Durante la campaña para la primaria presidencial, todos los candidatos resaltaron el enorme desafío laboral que enfrentamos. Porque ya recuperamos el producto perdido tras la pandemia, pero con cerca de 900 mil ocupados menos. El drama es actual, y también a largo plazo, pues los empleos que faltan se explican por una caída en la fuerza de trabajo, que reduce la capacidad para crecer sostenidamente. La cuestión es sobre la conexión entre empleo y tecnologías nuevas.
El miedo a las máquinas no es inédito: a comienzos del siglo XIX los ludistas quemaban empresas textiles, tras la Gran Depresión Keynes acuñó el término desempleo tecnológico, y durante los años 60 Kennedy señaló que su principal inquietud era la pérdida de trabajos por la automatización. Sin embargo, la realidad agregada ha sido otra. Por ejemplo, en 2019 las tres economías más avanzadas —Alemania, Estados Unidos y Japón— tenían las tasas de desocupación más bajas del mundo. Y es que trabajo y tecnología se han complementado hasta ahora, en lugar de sustituirse. Pero esta vez podría ser distinto, ya que la velocidad del cambio tecnológico en curso impide una adecuada transición, y el mercado laboral que deje la pandemia podría ser uno con desempleo y desigualdad persistentemente altos.
En este contexto, la discusión de política pública ha incluido crear una renta mínima garantizada, incluso universal; y transformar nuestro sistema de capacitación, considerado fallido hace más de una década. El asunto es que, dado nuestro creciente deterioro fiscal, el margen para equivocarse es estrecho. Hoy, más que nunca, se requieren un buen diagnóstico y una implementación eficaz.

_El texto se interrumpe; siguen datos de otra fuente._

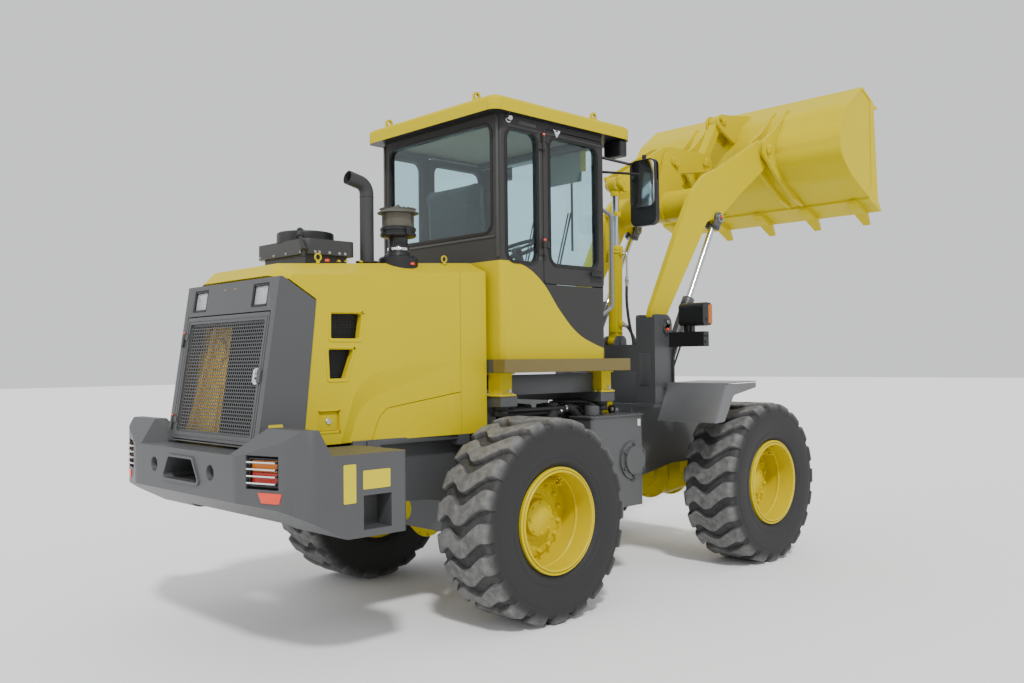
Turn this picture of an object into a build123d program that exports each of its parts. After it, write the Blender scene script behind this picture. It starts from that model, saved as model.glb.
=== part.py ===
"""Compact articulated wheel loader with a bucket on a Z-bar linkage.

Millimetres. X points forward from the rear axle, Y to the left, Z up from the ground. The boom stands
raised and the bucket dumped. At the end every piece is moved along X, so that the origin is on the ground
under the middle of the machine's length.
"""
import math
import os

from build123d import *

# Fits
PIN_FIT = 0.05            # radial gap of a pin or rod in its bore
SIDE_GAP = 5.0            # gap beside an eye between its plates
PANEL_GAP = 6.0           # gap round a door

# Wheels and axles
WHEELBASE = 2123.0
TYRE_RADIUS = 537.5
TYRE_HALF_WIDTH = 200.0
TREAD_HALF_WIDTH = 168.0
WHEEL_Y = 785.0
RIM_SEAT_RADIUS = 263.0
RIM_FLANGE_RADIUS = 281.0
RIM_HALF_WIDTH = 178.0
RIM_WALL = 12.0
HUB_RADIUS = 100.0
SPINDLE_RADIUS = 45.0
AXLE_TUBE_RADIUS = 72.0
AXLE_BOWL_RADIUS = 165.0

# Rear frame and what stands on it
RAIL_Y = 370.0            # inner face of a frame rail
RAIL_THICK = 22.0
RAIL_BOTTOM = 640.0
RAIL_TOP = 955.0
RAIL_REAR = -1330.0
RAIL_FRONT = 600.0
ARTICULATION_X = 1060.0
HINGE_UPPER_Z = 850.0
HINGE_LOWER_Z = 490.0
HINGE_PLATE = 30.0
HINGE_PIN_RADIUS = 32.0
CAB_FLOOR_Z = 1385.0

# Counterweight
WEIGHT_REAR = -1607.0
MOUTH_RIM = 8.0           # how far the rim of the hitch mouth stands out
WEIGHT_FRONT = -940.0
WEIGHT_HALF_WIDTH = 900.0
WEIGHT_TOP = 972.0
WEIGHT_BOTTOM = 605.0
HORN_TOP = 1088.0
WELL_GAP = 6.0            # beside the radiator housing, between the horns
TOW_HOLE_RADIUS = 36.0
TOW_HOLE_Y = 298.0
TOW_HOLE_Z = 880.0
TOW_HOLE_DEPTH = 127.0

# Hood and radiator housing
HOOD_HALF_WIDTH = 460.0
HOOD_TOP_HALF_WIDTH = 320.0
HOOD_REAR = -1333.0
HOOD_FRONT = -40.0
HOOD_BOTTOM = 980.0
HOOD_REAR_TOP = 1856.0
HOOD_FRONT_TOP = 1936.0
HOOD_SHOULDER_DROP = 62.0
HOOD_WALL = 12.0
HOOD_SIDE_WALL = 32.0     # pressed double skin of the sides
HOOD_TAIL = 66.0          # length of the bevel at the rear edge of the top
SWOOSH_DEPTH = 22.0       # recess of the lower side panel at its rear, fading to nothing ahead
SEAM = 4.0
HOUSING_HALF_WIDTH = HOOD_HALF_WIDTH + 6.0
HOUSING_WALL = 12.0
HOUSING_BOTTOM = 985.0
HOUSING_TOP = 1782.0
HOUSING_REAR_LOW = -1463.0
HOUSING_REAR_HIGH = -1341.0
GRILLE_HALF_WIDTH = 420.0
GRILLE_LOW = 12.0         # up the sloped face, from the housing's bottom edge
GRILLE_HIGH = 640.0
GRILLE_THICK = 24.0
GRILLE_HINGE_OUT = 8.0    # hinge axis outside the rear face
GRILLE_HINGE_BESIDE = 13.0

# Cab
CAB_REAR = 0.0
CAB_FRONT = 900.0
CAB_HALF_WIDTH = HOOD_HALF_WIDTH + 85.0
CAB_WALL = 40.0
CAB_TOP = 2765.0
ROOF_REAR = -92.0
ROOF_FRONT = 1122.0
ROOF_HALF_WIDTH = CAB_HALF_WIDTH + 57.0
ROOF_TOP = CAB_TOP + 85.0
DOOR_REAR = 340.0         # door opening
DOOR_FRONT = 885.0
DOOR_TOP = CAB_TOP - 33.0
RIGHT_DOOR_BOTTOM = 1820.0
LEFT_DOOR_BOTTOM = 1450.0
DOOR_THICK = 35.0
DOOR_HINGE_OUT = 14.0     # hinge axis outside the door's face
WINDOW_BOTTOM = 1940.0
WINDOW_TOP = CAB_TOP - 80.0
PANE_TOP = CAB_TOP - 50.0  # rear window and windscreen
GLASS = 6.0
EYE_BORE_RADIUS = 13.0
EYE_PLATE = 14.0

# Tanks beside the frame
TANK_REAR = 665.0
TANK_FRONT = 1150.0
TANK_IN = 425.0
TANK_OUT = 620.0
TANK_BOTTOM = 465.0
TANK_TOP = 1034.0

# Front frame, towers and boom
TOWER_OUT = 460.0         # outer face of a tower
TOWER_IN = 300.0
TOWER_PLATE = 22.0
TOWER_REAR = 1495.0
TOWER_FRONT = 1690.0
TOWER_TOP = 1682.0
TOWER_BOTTOM = 1056.0
BOOM_PIVOT = (1622.0, 1603.0)
LIFT_BASE = (1625.0, 1156.0)
TILT_BASE = (1640.0, 1500.0)
ARM_IN = 360.0
ARM_OUT = 400.0
BOOM_PIN_RADIUS = 30.0
ROCKER_PIVOT = (2234.0, 2874.0)
ROCKER_LINK_PIN = (2725.0, 2939.0)
ROCKER_TILT_PIN = (1660.0, 2640.0)
LINK_BUCKET_PIN = (2958.0, 3303.0)
BUCKET_PIVOT = (3005.0, 3030.0)
LIFT_EYE = (2350.0, 2415.0)
CROSS_TUBE = (2185.0, 2523.0)
CROSS_TUBE_RADIUS = 112.0
FORK_PLATE = 20.0         # cheeks of the lift rod's forked eye
FORK_GAP = 3.0            # beside the boom's lug
FORK_ROOT = 11.0          # thickness of the fork's root, between the rod and the cheeks
FORK_ROOT_GAP = 32.0      # between the fork's root and its eye
LINK_HALF = 36.0          # half width of the link and of the tilt cylinder's eyes
PLATE = 24.0              # rocker and ear plates

# Cylinders: radii
LIFT_BARREL_RADIUS = 40.0
LIFT_ROD_RADIUS = 23.0
LIFT_BARREL_LENGTH = 750.0
TILT_BARREL_RADIUS = 50.0
TILT_ROD_RADIUS = 26.0
TILT_BARREL_LENGTH = 690.0
INDICATOR_BELOW_EYE = 200.0   # clamp of the level indicator, below the tilt rod's eye
STEER_BARREL_RADIUS = 34.0
STEER_ROD_RADIUS = 17.0
STEER_BARREL_LENGTH = 425.0
STEER_BASE = (660.0, 300.0)
STEER_EYE = (1330.0, 250.0)
STEER_Z = 650.0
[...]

Así las cosas, ¿qué sabemos? Primero, que las crisis económicas afectan al mercado laboral de manera heterogénea, y que sus efectos pueden ser duraderos. De hecho, los que comienzan a trabajar durante una crisis como esta tendrían una trayectoria de ingresos 20% más baja que el resto durante su vida laboral. Y al comparar tipos de trabajadores, los efectos más prolongados se darían entre los con menor educación, reduciéndose más su probabilidad de estar ocupados que sus ingresos en promedio.
Segundo, que lo que ha fallado no es el diagnóstico técnico ni las reformas recomendadas. Es la política la que, en gran medida, ha optado, como en el caso de las pensiones, por mirar hacia el lado en lugar de sacar adelante proyectos de ley que, aunque perfectibles, mejorarían la situación vigente.
En particular, las carencias principales exigen mejorar la capacitación, especialmente para los que hoy desempeñan tareas rutinarias y menos exigentes cognitivamente, a través de un sistema nacional que conecte con las necesidades del mercado y que nos permita ser “aprendices de por vida”; y modernizar el mercado laboral con mayor adaptabilidad, como han propuesto todas las comisiones transversales de expertos convocadas durante la última década. Es posible, por ejemplo, pasar desde una jornada legal de 45 horas semanales a una más flexible y breve, de 180 horas mensuales. Y aprobar el proyecto de sala cuna universal que ingresó al Congreso a mediados de 2018, para establecer por fin la corresponsabilidad parental y hacer accesible el mercado del trabajo a más mujeres.
Adicionalmente, es necesario formalizar al 30% del empleo que se desempeña fuera del sistema productivo organizado, con apoyos estatales condicionados que se gatillen cuando la desocupación supere un umbral determinado; y digitalizar los sistemas públicos de información para implementar ayudas universales, pero eficientes. De hecho, una explicación para el retraso de las primeras transferencias monetarias durante la pandemia fue que el Registro Social de Hogares no estaba actualizado.
Con todo, aun cuando esta crisis dejará heridas permanentes, su legado puede ser un mundo del trabajo mejor si se realizan los cambios que ya estaban en marcha y asumimos los desafíos que estos imponen durante la transición. La pandemia de covid-19 inició este problema. Ahora está en manos de los políticos evitar que, una vez superado lo sanitario, debamos enfrentar una pandemia laboral.